It’s Mesos’ SMACK Stack versus Kubernetes’ Smart Clusters for Hosting Spark
It seemed like a very convincing argument made by more than one proponent during the last MesosCon 2017 conference in Los Angeles: Apache Mesos, they said, was better suited to running the Apache Spark streaming data engine at large scale, than any other orchestrator. Some said Mesos was better suited to delivering a framework capable of running Spark’s parallel tasks. But nearly without deviation, they said that Mesos’ capability to manage workloads across multiple infrastructure profiles gave it the edge.
In place of “any other orchestrator” in the above paragraph, you can easily substitute “Kubernetes.”
“We had to re-architect our software, and we went through a containerization process,” said Adam Mollenkopf, Esri’s lead developer for real-time and big data, during the MesosCon session he delivered last September. “So instead of having a monolithic application, we broke it into small microservices. What was our ingestion path has been broken into things that sit there and collect data.”

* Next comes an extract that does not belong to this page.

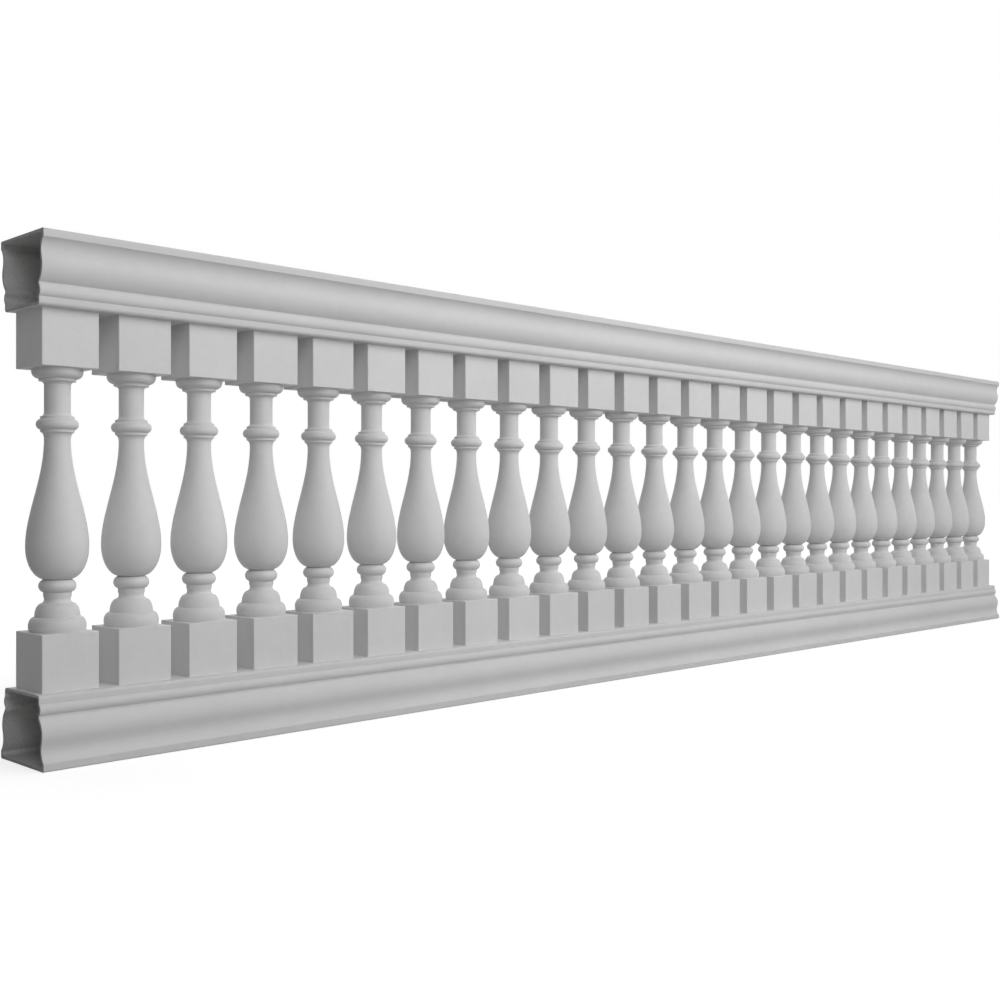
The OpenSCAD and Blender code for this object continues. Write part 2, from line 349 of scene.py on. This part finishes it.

Mollenkopf presented one of the key examples of the SMACK Stack at work: a group of open source components led by Spark, and supported by Mesos (more specifically, Mesosphere DC/OS), the Akka messaging framework for Scala and Java, Cassandra as the NoSQL database component (although some have already switched to MariaDB), and Kafka for messaging. To this stack, the geospatial data provider Esri added ElasticSearch as a visualization and search engine, and the Apache Play Web framework for Java and Scala applications.
“What this allows us to do is scale out any aspect of the system,” said Mollenkopf, “based on a customer need.” His argument was that it was not always practical for an enterprise to scale out an entire application environment simply to accommodate a near-term need for just one resource. Esri’s implementation is now called its Trinity managed service stack.
“It’s much easier within DC/OS — it’s a very deterministic way to deliver these brokers,” he told one questioner. “It does that through the scheduling system of DC/OS and Mesos, where it actually ran on nodes that have availability. So we don’t really have to think about, ‘This machine is for Kafka,’ or, ‘This machine is for ElasticSearch.’ We can have a general framework and can get much better utilization out of these systems. If we want to give hints to the scheduler — to say, ‘I actually want this to be a data node, and this to be an ingestion node,’ you can do that as well through DC/OS and Mesos, through what’s called a placement config. Or if I don’t want two Kafka brokers relying on the same machine, I can give it unique hosting constraints, so it only runs on one machine. I have a lot of flexibility in how we do that.”
In his interview with us at MesosCon, Astronomer vice president of engineering Aaron Brongersma told us the alternative to running the “S,” “A,” “C,” and “K” components on anything other than the “M” would have been to configure each of those components separately, including the strategies for scalability. Which would then mean, solving the problem of how to manage and scale the DNS service separately as well.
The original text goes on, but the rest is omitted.